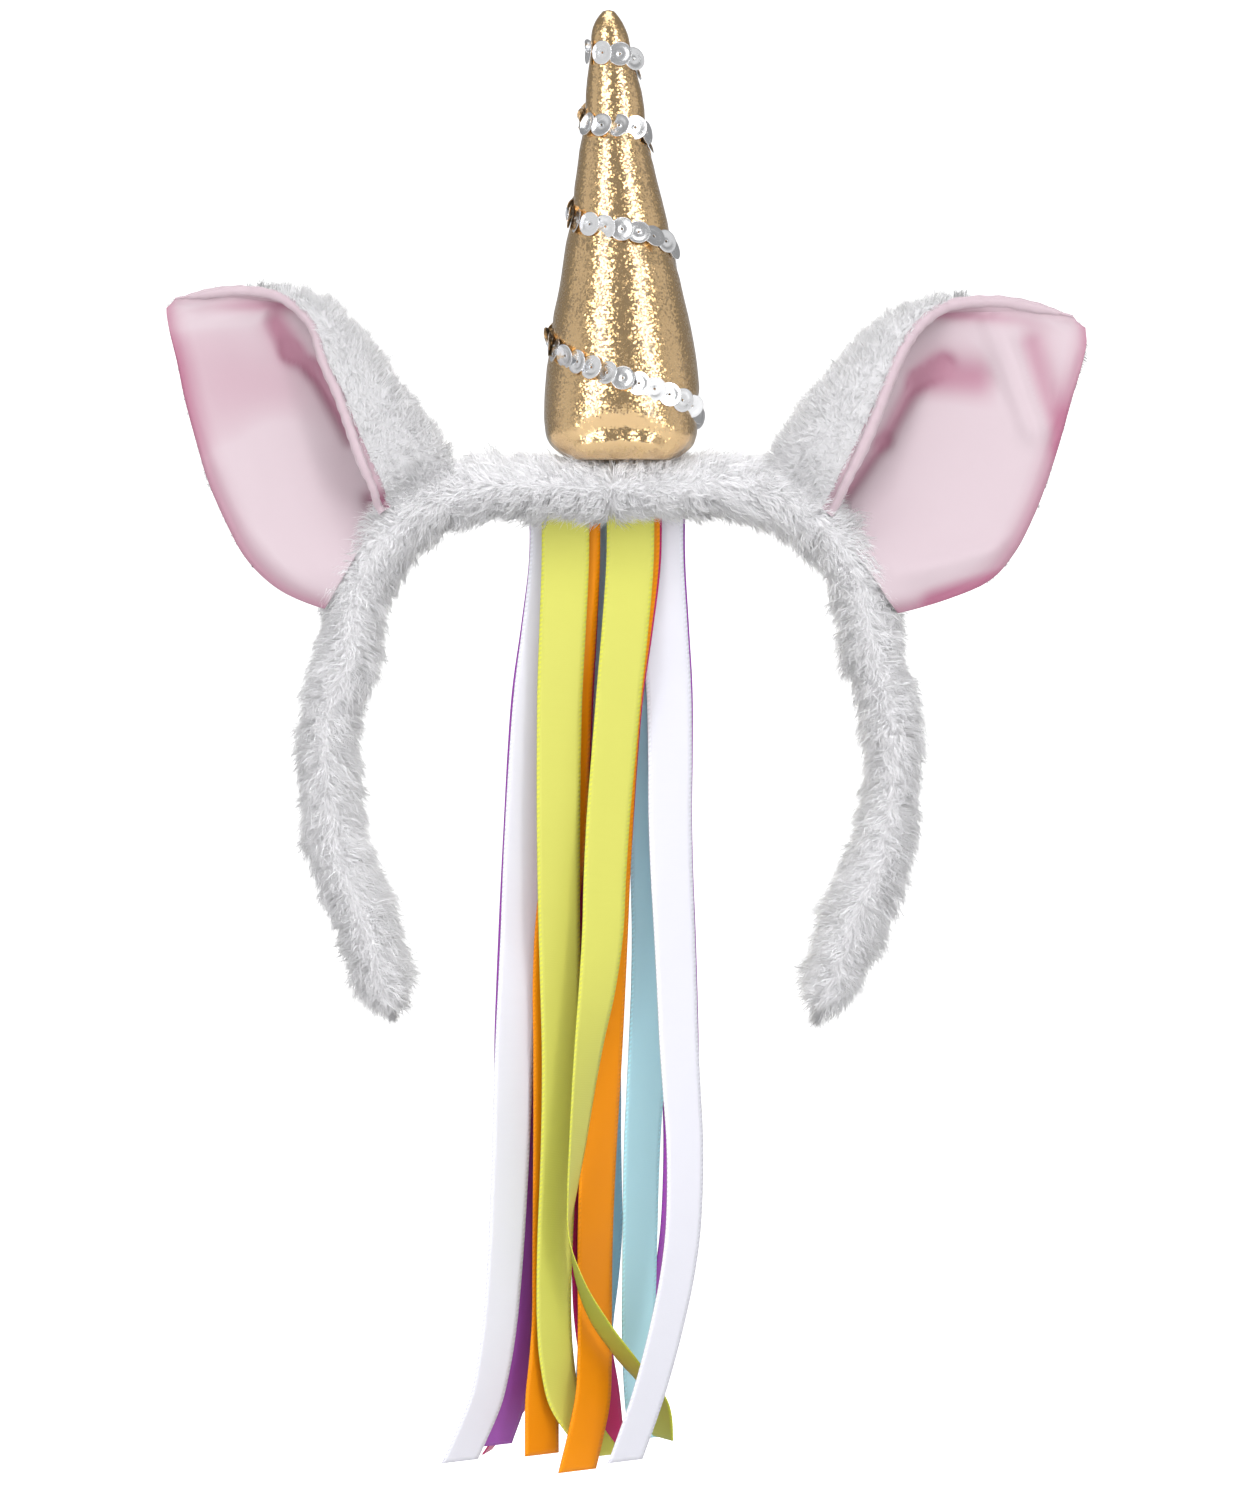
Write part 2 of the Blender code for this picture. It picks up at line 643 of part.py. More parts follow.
def strand_levels(name, at):
    """The level of a strand at some heights, less in front and more behind."""
    top_level, low_level = RIBBONS[name][:2]
    sink = np.clip((LEVEL_CHANGE[0] - at) / (LEVEL_CHANGE[0] - LEVEL_CHANGE[1]), 0.0, 1.0)
    return top_level + (low_level - top_level) * sink


def depth_between(front, behind, at):
    """How much further back one strand has to hang than another at each height to pass behind it."""
    reach = np.linspace(-0.5, 0.5, 9) * RIBBON_WIDTH
    spots = []
    for name in (front, behind):
        read = read_strand(name, at)
        turn = np.radians(read[:, 1:2])
        slant = np.abs(np.gradient(read[:, :1], at, axis=0))
        thick = RIBBON_THICKNESS / np.maximum(np.abs(np.cos(turn)), LEAST_FACING) + RIBBON_SLANT_ROOM * slant
        spots.append((read[:, :1] + reach * np.cos(turn), reach * np.sin(turn), thick))
    (front_x, front_y, front_thick), (behind_x, behind_y, behind_thick) = spots
    room = np.maximum(front_thick, behind_thick) + RIBBON_ROOM
    ahead = front_y[:, :, None] - behind_y[:, None, :] + room[:, :, None]
    near = np.abs(front_x[:, :, None] - behind_x[:, None, :]) < RIBBON_SIDE_ROOM
    return np.where(near, ahead, NO_NEED).max(axis=(1, 2))


def ribbon_depths(at):
    """How far back each strand hangs at each height, settled in small steps until none touch."""
    front_line = smooth_curve(-np.array(RIBBON_FRONT_HEIGHTS), RIBBON_FRONT, -at)[:, 0]
    levels = {name: strand_levels(name, at) for name in RIBBONS}
    depths = {name: front_line + RIBBON_PITCH * levels[name] for name in RIBBONS}
    needs = {}
    for one in RIBBONS:
        for other in RIBBONS:
            need = depth_between(one, other, at)
            ahead = (levels[one] < levels[other]) & (need > NO_NEED)
            if one != other and ahead.any():
                needs[one, other] = np.where(ahead, need, NO_NEED)
    for _ in range(SETTLING_STEPS):
        for name in RIBBONS:
            bend = depths[name][:-2] - 2 * depths[name][1:-1] + depths[name][2:]
            depths[name][1:-1] += BEND_EASING * bend
            straight = 2 * depths[name][-2] - depths[name][-3]
            depths[name][-1] += BEND_EASING * (straight - depths[name][-1])
            depths[name] = np.maximum(depths[name], front_line)
            depths[name][0] = front_line[0] + RIBBON_PITCH * levels[name][0]
        for (one, other), need in needs.items():
            lack = np.maximum(need - (depths[other] - depths[one]), 0.0)
            lack[0] = 0.0
            depths[one] -= FRONT_EASING * lack
            depths[other] += BACK_EASING * lack
    for station in range(1, len(at)):
        order = sorted(RIBBONS, key=lambda key: levels[key][station])
        for place, other in enumerate(order):
            for one in order[:place]:
                if (one, other) in needs:
                    least = depths[one][station] + needs[one, other][station]
                    depths[other][station] = max(depths[other][station], least)
    return depths


def build_ribbon(name, at, depths):
    """One strand: a thin flat strip along its curve, turned as it hangs."""
    end_z = RIBBONS[name][4]
    kept = at > end_z + RIBBON_SHORTEST
    heights = np.append(at[kept], end_z)
    read = read_strand(name, heights)
    back = np.append(depths[kept], np.interp(-end_z, -at, depths))
    centres = np.column_stack([read[:, 0], back, heights])
    headings = unit(np.gradient(centres, axis=0))
    turns = np.radians(read[:, 1])
    across = np.column_stack([np.cos(turns), np.sin(turns), np.zeros(len(turns))])
    across = unit(across - headings * np.sum(across * headings, axis=1)[:, None])
    facing = np.cross(headings, across)
    half_width = across * RIBBON_WIDTH / 2
    half_sheet = facing * RIBBON_THICKNESS / 2
    middle = np.stack([centres - half_width, centres + half_width], axis=1)
    sheet = half_sheet[:, None, :]
    return skin_shell("ribbon_" + name, middle - sheet, middle + sheet, name.split("_")[0])


def main():
    clear_scene()
    room = build_hoop()
    build_horn()
    build_sequin_string()
    for side in EARS:
        build_ear(side, room)
    lowest = min(row[4] for row in RIBBONS.values())
    shares = np.linspace(0.0, 1.0, RIBBON_STATIONS)
    closer_below = shares + RIBBON_CROWDING * shares * (1.0 - shares)
    heights = RIBBON_HEIGHTS[0] + (lowest - RIBBON_HEIGHTS[0]) * closer_below
    depths = ribbon_depths(heights)
    for name in RIBBONS:
        build_ribbon(name, heights, depths[name])


main()
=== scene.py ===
import math

import bpy
import numpy as np
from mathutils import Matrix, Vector
from mathutils.kdtree import KDTree


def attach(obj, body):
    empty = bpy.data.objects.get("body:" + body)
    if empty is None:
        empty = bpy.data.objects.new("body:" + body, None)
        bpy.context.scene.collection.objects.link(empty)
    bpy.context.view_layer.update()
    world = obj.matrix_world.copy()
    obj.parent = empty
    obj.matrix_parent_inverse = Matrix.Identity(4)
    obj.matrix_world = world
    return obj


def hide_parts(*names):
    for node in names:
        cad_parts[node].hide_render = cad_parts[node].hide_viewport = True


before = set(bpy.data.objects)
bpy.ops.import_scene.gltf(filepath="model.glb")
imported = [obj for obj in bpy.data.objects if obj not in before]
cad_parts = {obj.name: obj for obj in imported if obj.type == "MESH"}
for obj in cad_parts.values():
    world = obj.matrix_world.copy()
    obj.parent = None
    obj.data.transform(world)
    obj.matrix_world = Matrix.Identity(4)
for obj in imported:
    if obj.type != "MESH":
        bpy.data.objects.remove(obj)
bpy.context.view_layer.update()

# Band: a bent flat core in a sleeve of white plush, sewn closed at the two round ends. The sleeve's
# backing cloth is modelled inside the pile, and the pile is strands in soft clumps, in three meshes
# that meet at the bends.

MM = 0.001
FUR_SEED = 11
CROWN_Z = 8.6
CROWN_HALF_HEIGHT = 8.6
HOOP_HALF_DEPTH = 11.0
BEND_RADIUS = 37.0
BEND_CENTRE_LEFT = -28.0
BEND_CENTRE_RIGHT = 27.5
BEND_CENTRE_Z = CROWN_Z - BEND_RADIUS
PILE = 4.3
# The strands lean, so they are longer than the pile is deep.
STRAND_LENGTH = PILE * 1.4
END_REACH = 5.0
END_RINGS = 10
HOOP_RINGS = 302
BACKING_SIDES = 40
# Painted shade: the backing skin is darker than the strands, where it lies under the pile.
BACKING_SHADED_TONE = 0.74

# Centre x, centre z and half height of each leg, from its tip up to the bend, in millimetres.
LEFT_LEG = (
    (-56.6, -118.3, 6.3),
    (-59.6, -107.3, 7.9),
    (-63.2, -97.0, 8.3),
    (-67.0, -87.0, 8.4),
    (-69.6, -77.0, 8.2),
    (-70.9, -67.0, 7.8),
    (-71.3, -57.0, 7.6),
    (-70.2, -47.0, 8.1),
    (-67.2, -37.5, 8.8),
)
RIGHT_LEG = (
    (53.8, -118.3, 6.3),
    (57.9, -107.3, 8.3),
    (61.6, -97.0, 8.8),
    (65.7, -87.0, 8.8),
    (68.4, -77.0, 8.2),
    (69.9, -67.0, 7.7),
    (70.2, -57.0, 7.6),
    (69.0, -47.0, 7.9),
    (66.6, -37.5, 8.2),
)


def smooth_curve(keys, rows, at):
    """A smooth curve through rows at rising keys, read at each value of at."""
    keys = np.asarray(keys, float)
    rows = np.asarray(rows, float).reshape(len(keys), -1)
    at = np.asarray(at, float)
    slopes = np.gradient(rows, keys, axis=0)
    first = np.clip(np.searchsorted(keys, at) - 1, 0, len(keys) - 2)
    span = (keys[first + 1] - keys[first])[:, None]
    t = (at - keys[first])[:, None] / span
    start = (1 + 2 * t) * (1 - t) ** 2 * rows[first] + t * (1 - t) ** 2 * span * slopes[first]
    end = t * t * (3 - 2 * t) * rows[first + 1] + t * t * (t - 1) * span * slopes[first + 1]
    return start + end


def unit(vectors):
    """The vectors at length one."""
    return vectors / np.maximum(np.linalg.norm(vectors, axis=-1, keepdims=True), 1e-9)


def soft_noise(points, period, seed):
    """Smooth noise from -1 to 1 at points in millimetres, with hills about one period apart."""
    lattice = np.random.default_rng(seed).uniform(-1.0, 1.0, (32, 32, 32))
    place = np.asarray(points, float) / period + 1000.0
    cell = np.floor(place).astype(int)
    inside = place - cell
    inside = inside * inside * (3.0 - 2.0 * inside)
    value = np.zeros(place.shape[:-1])
    for corner in range(8):
        step = np.array([corner & 1, corner >> 1 & 1, corner >> 2 & 1])
        weight = np.prod(np.where(step == 1, inside, 1.0 - inside), axis=-1)
        at = (cell + step) % 32
        value += weight * lattice[at[..., 0], at[..., 1], at[..., 2]]
    return value


def soft_drift(points, period, seed):
    """A smooth field of directions, each part from -1 to 1."""
    return np.stack([soft_noise(points, period, seed + part) for part in range(3)], axis=-1)


def add_mesh(name, corners, faces, material, normals=None):
    """A smooth-shaded object from corners in millimetres and an array of faces of equal size."""
    corners = np.asarray(corners, np.float32) * MM
    faces = np.asarray(faces, np.int32)
    mesh = bpy.data.meshes.new(name)
    mesh.vertices.add(len(corners))
    mesh.vertices.foreach_set("co", corners.ravel())
    mesh.loops.add(faces.size)
    mesh.loops.foreach_set("vertex_index", faces.ravel())
    mesh.polygons.add(len(faces))
    mesh.polygons.foreach_set("loop_start", np.arange(0, faces.size, faces.shape[1], dtype=np.int32))
    mesh.update(calc_edges=True)
    mesh.shade_smooth()
    if normals is not None:
        mesh.normals_split_custom_set_from_vertices(np.asarray(normals, np.float32))
    mesh.materials.append(material)
    made = bpy.data.objects.new(name, mesh)
    bpy.context.scene.collection.objects.link(made)
    return made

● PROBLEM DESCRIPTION
Using the data above, repeat exactly the lines that begin at the line with "half_width = across * RIBBON_WIDTH / 2" and end at the line with "obj.matrix_world = Matrix.Identity(4)", both ends included.

● ANSWER BELOW
    half_width = across * RIBBON_WIDTH / 2
    half_sheet = facing * RIBBON_THICKNESS / 2
    middle = np.stack([centres - half_width, centres + half_width], axis=1)
    sheet = half_sheet[:, None, :]
    return skin_shell("ribbon_" + name, middle - sheet, middle + sheet, name.split("_")[0])


def main():
    clear_scene()
    room = build_hoop()
    build_horn()
    build_sequin_string()
    for side in EARS:
        build_ear(side, room)
    lowest = min(row[4] for row in RIBBONS.values())
    shares = np.linspace(0.0, 1.0, RIBBON_STATIONS)
    closer_below = shares + RIBBON_CROWDING * shares * (1.0 - shares)
    heights = RIBBON_HEIGHTS[0] + (lowest - RIBBON_HEIGHTS[0]) * closer_below
    depths = ribbon_depths(heights)
    for name in RIBBONS:
        build_ribbon(name, heights, depths[name])


main()
=== scene.py ===
import math

import bpy
import numpy as np
from mathutils import Matrix, Vector
from mathutils.kdtree import KDTree


def attach(obj, body):
    empty = bpy.data.objects.get("body:" + body)
    if empty is None:
        empty = bpy.data.objects.new("body:" + body, None)
        bpy.context.scene.collection.objects.link(empty)
    bpy.context.view_layer.update()
    world = obj.matrix_world.copy()
    obj.parent = empty
    obj.matrix_parent_inverse = Matrix.Identity(4)
    obj.matrix_world = world
    return obj


def hide_parts(*names):
    for node in names:
        cad_parts[node].hide_render = cad_parts[node].hide_viewport = True


before = set(bpy.data.objects)
bpy.ops.import_scene.gltf(filepath="model.glb")
imported = [obj for obj in bpy.data.objects if obj not in before]
cad_parts = {obj.name: obj for obj in imported if obj.type == "MESH"}
for obj in cad_parts.values():
    world = obj.matrix_world.copy()
    obj.parent = None
    obj.data.transform(world)
    obj.matrix_world = Matrix.Identity(4)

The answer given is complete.